**DATA FOR PROCESSING:**

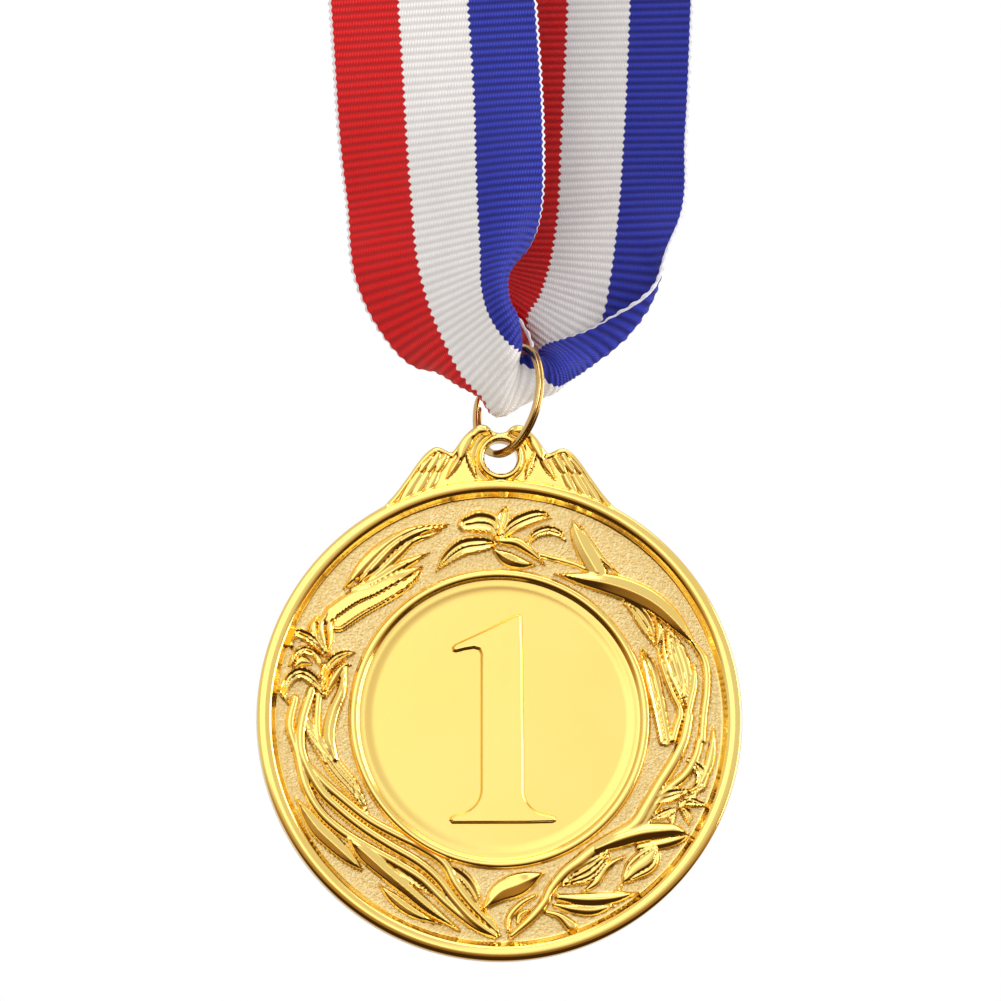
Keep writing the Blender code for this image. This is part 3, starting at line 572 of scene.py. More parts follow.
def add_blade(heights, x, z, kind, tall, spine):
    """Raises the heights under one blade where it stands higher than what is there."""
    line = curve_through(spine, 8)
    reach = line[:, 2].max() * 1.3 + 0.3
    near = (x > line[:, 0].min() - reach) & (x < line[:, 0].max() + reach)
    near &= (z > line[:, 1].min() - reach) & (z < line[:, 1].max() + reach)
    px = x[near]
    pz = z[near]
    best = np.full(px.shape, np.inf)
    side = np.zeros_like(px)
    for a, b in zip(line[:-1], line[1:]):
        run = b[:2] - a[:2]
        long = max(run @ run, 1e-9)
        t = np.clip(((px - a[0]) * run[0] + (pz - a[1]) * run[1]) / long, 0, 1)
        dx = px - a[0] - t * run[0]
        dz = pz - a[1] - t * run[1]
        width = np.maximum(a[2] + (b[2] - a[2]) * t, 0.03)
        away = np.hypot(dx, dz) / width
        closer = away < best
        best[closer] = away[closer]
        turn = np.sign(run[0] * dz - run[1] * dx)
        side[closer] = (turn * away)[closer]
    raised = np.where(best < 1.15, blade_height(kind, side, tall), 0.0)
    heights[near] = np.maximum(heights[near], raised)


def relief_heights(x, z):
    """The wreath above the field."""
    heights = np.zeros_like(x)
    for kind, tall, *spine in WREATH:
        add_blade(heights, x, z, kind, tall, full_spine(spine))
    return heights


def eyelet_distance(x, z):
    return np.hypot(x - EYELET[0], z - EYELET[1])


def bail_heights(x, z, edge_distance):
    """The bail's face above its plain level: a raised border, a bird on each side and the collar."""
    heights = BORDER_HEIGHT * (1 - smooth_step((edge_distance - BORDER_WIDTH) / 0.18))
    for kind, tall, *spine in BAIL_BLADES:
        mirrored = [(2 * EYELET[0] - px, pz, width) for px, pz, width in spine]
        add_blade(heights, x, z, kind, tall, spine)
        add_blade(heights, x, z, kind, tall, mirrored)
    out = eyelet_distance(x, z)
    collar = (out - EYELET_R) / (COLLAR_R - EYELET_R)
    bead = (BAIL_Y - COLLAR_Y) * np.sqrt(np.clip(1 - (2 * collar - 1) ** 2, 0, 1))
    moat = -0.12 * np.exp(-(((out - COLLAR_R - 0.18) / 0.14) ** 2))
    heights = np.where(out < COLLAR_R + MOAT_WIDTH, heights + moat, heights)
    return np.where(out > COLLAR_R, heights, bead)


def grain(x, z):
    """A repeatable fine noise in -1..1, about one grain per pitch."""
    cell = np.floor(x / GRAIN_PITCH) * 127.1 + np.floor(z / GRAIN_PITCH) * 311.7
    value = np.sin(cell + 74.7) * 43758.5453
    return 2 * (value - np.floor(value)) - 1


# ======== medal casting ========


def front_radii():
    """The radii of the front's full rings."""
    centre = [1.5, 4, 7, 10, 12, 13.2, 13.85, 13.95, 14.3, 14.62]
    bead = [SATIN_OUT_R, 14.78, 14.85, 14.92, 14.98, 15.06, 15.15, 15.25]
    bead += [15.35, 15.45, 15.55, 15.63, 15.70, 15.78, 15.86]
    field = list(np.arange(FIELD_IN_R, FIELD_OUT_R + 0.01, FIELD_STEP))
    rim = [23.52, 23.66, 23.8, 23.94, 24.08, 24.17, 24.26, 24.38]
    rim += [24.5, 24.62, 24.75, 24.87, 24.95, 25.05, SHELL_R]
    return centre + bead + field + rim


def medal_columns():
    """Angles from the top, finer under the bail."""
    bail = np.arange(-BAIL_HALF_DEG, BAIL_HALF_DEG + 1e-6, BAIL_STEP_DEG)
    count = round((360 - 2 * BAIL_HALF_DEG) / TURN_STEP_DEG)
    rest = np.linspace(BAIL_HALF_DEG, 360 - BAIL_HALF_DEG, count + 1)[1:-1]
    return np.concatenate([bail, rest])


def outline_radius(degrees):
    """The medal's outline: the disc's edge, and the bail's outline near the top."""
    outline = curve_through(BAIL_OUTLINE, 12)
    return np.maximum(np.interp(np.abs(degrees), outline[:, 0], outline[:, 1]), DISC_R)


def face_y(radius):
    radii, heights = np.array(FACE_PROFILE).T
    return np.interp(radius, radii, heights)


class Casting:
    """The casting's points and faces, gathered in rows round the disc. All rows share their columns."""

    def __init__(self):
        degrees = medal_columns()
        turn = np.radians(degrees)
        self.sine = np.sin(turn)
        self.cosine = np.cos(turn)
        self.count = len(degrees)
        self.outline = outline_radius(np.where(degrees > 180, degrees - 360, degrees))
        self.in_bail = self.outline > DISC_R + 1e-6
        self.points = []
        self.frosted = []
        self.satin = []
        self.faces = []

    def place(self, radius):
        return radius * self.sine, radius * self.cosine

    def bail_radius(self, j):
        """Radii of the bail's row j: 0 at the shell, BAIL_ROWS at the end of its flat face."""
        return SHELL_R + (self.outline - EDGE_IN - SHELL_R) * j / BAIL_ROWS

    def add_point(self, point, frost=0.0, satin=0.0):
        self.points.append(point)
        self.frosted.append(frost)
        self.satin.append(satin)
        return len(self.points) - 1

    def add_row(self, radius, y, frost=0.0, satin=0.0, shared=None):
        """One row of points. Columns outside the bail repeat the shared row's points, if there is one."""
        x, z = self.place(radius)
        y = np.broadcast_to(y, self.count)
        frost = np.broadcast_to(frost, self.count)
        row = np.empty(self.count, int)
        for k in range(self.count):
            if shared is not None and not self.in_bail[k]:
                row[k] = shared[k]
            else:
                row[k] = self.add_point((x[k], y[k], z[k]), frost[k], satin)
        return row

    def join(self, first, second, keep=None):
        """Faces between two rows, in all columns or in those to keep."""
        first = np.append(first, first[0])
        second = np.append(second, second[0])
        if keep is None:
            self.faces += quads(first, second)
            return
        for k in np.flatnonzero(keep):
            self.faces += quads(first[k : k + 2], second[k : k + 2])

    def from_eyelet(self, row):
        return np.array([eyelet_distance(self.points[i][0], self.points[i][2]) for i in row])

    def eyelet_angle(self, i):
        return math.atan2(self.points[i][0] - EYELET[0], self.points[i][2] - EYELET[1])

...

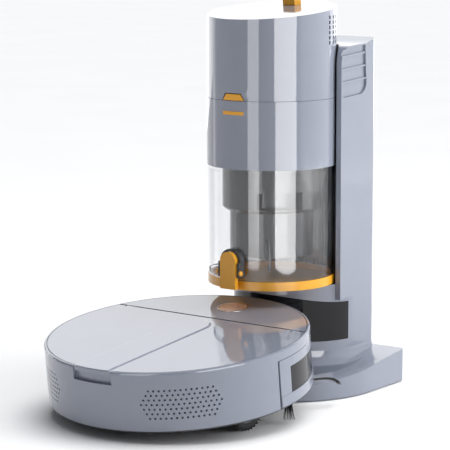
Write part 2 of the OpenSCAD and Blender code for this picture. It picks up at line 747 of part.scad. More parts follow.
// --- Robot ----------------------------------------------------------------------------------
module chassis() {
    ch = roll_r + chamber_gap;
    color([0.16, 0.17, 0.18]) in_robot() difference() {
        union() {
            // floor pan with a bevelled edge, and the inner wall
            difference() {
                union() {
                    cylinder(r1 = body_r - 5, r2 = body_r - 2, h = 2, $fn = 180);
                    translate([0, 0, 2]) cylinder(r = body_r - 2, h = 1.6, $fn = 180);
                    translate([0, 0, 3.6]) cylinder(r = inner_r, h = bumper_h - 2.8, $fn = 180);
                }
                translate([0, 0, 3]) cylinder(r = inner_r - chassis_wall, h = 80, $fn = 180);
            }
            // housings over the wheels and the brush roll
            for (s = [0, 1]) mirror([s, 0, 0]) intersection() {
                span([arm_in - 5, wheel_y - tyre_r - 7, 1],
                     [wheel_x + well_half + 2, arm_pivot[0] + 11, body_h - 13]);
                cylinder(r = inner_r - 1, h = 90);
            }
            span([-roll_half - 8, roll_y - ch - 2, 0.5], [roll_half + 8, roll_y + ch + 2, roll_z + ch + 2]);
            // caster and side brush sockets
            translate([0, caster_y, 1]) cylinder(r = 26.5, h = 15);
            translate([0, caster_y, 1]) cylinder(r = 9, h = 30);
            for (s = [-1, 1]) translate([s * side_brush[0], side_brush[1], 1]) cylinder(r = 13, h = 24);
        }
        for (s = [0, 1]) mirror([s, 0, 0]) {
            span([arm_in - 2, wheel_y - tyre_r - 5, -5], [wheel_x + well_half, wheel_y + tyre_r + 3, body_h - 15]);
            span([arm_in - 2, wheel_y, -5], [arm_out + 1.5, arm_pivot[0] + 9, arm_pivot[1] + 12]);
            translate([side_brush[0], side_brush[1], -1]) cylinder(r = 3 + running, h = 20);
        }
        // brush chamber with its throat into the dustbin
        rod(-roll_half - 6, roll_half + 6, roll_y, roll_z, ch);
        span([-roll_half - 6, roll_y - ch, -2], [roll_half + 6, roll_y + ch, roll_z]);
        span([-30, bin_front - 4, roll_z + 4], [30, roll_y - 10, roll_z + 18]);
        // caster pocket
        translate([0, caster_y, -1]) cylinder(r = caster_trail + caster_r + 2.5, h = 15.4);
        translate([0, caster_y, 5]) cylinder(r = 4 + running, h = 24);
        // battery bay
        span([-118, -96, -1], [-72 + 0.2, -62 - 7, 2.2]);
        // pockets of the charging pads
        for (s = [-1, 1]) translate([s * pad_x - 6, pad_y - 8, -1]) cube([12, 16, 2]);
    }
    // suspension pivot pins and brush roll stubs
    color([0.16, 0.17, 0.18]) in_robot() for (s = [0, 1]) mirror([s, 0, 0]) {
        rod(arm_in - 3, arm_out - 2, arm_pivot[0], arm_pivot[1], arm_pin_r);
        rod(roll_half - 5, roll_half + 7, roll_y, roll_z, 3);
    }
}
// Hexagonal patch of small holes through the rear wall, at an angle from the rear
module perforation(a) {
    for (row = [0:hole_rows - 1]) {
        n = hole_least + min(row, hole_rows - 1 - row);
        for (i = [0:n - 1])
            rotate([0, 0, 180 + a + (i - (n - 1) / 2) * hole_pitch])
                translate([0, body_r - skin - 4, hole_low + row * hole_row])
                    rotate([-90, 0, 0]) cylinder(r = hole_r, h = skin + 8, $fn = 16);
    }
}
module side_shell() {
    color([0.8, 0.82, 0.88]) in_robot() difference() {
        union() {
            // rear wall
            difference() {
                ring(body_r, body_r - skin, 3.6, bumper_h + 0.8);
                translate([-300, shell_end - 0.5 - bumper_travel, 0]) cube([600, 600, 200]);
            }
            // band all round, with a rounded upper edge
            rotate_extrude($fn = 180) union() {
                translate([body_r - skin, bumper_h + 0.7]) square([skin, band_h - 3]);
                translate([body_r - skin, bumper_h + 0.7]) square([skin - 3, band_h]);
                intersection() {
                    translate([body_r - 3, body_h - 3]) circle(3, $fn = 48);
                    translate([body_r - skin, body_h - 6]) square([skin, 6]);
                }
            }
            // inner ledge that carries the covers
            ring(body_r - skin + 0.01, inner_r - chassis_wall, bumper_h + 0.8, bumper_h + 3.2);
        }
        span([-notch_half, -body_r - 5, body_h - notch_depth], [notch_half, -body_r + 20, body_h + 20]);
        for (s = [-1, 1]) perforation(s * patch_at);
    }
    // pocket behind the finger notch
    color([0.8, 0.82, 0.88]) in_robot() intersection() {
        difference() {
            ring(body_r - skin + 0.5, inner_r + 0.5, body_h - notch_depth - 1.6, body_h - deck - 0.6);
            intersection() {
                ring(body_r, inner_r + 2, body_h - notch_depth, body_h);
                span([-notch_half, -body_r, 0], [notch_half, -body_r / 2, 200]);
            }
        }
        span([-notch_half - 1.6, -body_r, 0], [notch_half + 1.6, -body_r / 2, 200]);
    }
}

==

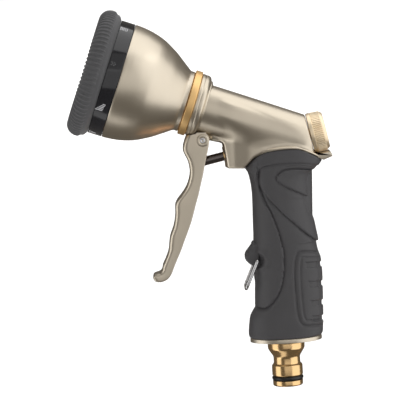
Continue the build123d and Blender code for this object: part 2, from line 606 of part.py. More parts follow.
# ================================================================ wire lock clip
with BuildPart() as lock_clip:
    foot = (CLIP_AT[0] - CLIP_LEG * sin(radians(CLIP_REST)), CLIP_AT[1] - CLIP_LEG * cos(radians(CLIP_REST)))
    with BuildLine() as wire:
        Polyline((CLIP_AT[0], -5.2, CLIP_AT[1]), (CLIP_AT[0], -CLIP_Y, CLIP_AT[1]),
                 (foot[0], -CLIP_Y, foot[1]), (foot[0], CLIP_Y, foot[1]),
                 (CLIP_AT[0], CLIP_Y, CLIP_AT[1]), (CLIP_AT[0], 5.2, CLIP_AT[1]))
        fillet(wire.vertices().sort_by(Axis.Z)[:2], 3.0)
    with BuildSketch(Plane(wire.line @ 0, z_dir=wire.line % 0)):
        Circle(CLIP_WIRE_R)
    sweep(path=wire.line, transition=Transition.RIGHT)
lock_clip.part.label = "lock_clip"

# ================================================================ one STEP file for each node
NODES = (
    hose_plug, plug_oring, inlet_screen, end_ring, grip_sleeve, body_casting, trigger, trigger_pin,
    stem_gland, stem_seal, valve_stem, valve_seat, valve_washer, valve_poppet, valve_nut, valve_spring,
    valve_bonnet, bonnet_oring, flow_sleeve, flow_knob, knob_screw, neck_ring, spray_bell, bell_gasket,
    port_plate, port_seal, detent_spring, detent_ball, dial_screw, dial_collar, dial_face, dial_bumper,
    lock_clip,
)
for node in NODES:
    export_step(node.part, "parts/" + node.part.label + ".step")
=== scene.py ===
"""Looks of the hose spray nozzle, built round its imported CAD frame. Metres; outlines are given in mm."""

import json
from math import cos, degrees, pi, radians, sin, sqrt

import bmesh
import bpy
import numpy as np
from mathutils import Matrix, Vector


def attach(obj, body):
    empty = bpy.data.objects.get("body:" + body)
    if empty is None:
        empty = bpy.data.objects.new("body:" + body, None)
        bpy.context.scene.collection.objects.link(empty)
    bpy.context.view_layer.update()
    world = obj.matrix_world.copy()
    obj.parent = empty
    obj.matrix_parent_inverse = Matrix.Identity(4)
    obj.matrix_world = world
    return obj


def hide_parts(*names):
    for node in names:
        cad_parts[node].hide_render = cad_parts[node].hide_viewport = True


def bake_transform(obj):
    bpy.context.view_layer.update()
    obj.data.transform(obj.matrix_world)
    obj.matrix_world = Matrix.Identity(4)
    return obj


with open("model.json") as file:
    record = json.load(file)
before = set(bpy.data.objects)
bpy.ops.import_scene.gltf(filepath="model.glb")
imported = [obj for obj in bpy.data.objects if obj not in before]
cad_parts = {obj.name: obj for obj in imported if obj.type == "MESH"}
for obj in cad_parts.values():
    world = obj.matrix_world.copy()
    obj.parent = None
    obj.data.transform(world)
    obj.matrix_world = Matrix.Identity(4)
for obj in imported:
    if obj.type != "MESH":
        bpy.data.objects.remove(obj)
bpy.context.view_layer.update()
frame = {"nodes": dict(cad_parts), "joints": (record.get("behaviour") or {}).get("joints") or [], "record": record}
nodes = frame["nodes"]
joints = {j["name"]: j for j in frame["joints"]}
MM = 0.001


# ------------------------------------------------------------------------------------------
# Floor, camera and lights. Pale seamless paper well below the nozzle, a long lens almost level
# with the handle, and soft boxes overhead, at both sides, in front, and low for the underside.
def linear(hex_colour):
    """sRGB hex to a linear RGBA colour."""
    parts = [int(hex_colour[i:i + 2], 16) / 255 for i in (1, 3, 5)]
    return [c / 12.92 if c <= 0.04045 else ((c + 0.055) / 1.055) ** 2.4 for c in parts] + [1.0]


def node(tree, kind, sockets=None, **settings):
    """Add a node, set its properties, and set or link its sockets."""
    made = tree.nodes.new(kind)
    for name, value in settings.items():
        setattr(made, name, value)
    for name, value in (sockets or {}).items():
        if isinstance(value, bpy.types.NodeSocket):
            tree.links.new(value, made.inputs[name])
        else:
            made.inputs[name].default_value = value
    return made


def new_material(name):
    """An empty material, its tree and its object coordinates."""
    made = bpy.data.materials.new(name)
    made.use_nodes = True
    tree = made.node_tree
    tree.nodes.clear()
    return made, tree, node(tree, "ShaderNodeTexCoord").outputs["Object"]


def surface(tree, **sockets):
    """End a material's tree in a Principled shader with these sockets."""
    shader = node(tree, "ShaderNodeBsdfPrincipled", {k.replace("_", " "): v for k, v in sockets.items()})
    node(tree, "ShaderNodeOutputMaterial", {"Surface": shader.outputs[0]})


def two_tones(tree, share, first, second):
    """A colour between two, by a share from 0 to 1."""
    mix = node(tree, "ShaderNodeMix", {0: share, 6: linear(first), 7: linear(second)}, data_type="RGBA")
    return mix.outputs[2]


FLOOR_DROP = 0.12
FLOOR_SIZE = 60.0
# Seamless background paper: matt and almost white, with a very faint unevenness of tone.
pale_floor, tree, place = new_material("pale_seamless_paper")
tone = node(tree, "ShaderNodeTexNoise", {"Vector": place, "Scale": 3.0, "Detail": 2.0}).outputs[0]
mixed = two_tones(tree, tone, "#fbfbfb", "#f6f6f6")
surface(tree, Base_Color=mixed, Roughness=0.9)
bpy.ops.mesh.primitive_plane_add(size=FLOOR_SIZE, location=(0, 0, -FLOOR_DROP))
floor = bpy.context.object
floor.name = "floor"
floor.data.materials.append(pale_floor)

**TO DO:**
The lines to quote run from the one containing "Keep writing the" to the one containing "return np.hypot(x - EYELET[0], z". Quote them exactly, with both of those lines, and nothing else.

**THE SOLUTION:**
Keep writing the Blender code for this image. This is part 3, starting at line 572 of scene.py. More parts follow.
def add_blade(heights, x, z, kind, tall, spine):
    """Raises the heights under one blade where it stands higher than what is there."""
    line = curve_through(spine, 8)
    reach = line[:, 2].max() * 1.3 + 0.3
    near = (x > line[:, 0].min() - reach) & (x < line[:, 0].max() + reach)
    near &= (z > line[:, 1].min() - reach) & (z < line[:, 1].max() + reach)
    px = x[near]
    pz = z[near]
    best = np.full(px.shape, np.inf)
    side = np.zeros_like(px)
    for a, b in zip(line[:-1], line[1:]):
        run = b[:2] - a[:2]
        long = max(run @ run, 1e-9)
        t = np.clip(((px - a[0]) * run[0] + (pz - a[1]) * run[1]) / long, 0, 1)
        dx = px - a[0] - t * run[0]
        dz = pz - a[1] - t * run[1]
        width = np.maximum(a[2] + (b[2] - a[2]) * t, 0.03)
        away = np.hypot(dx, dz) / width
        closer = away < best
        best[closer] = away[closer]
        turn = np.sign(run[0] * dz - run[1] * dx)
        side[closer] = (turn * away)[closer]
    raised = np.where(best < 1.15, blade_height(kind, side, tall), 0.0)
    heights[near] = np.maximum(heights[near], raised)


def relief_heights(x, z):
    """The wreath above the field."""
    heights = np.zeros_like(x)
    for kind, tall, *spine in WREATH:
        add_blade(heights, x, z, kind, tall, full_spine(spine))
    return heights


def eyelet_distance(x, z):
    return np.hypot(x - EYELET[0], z - EYELET[1])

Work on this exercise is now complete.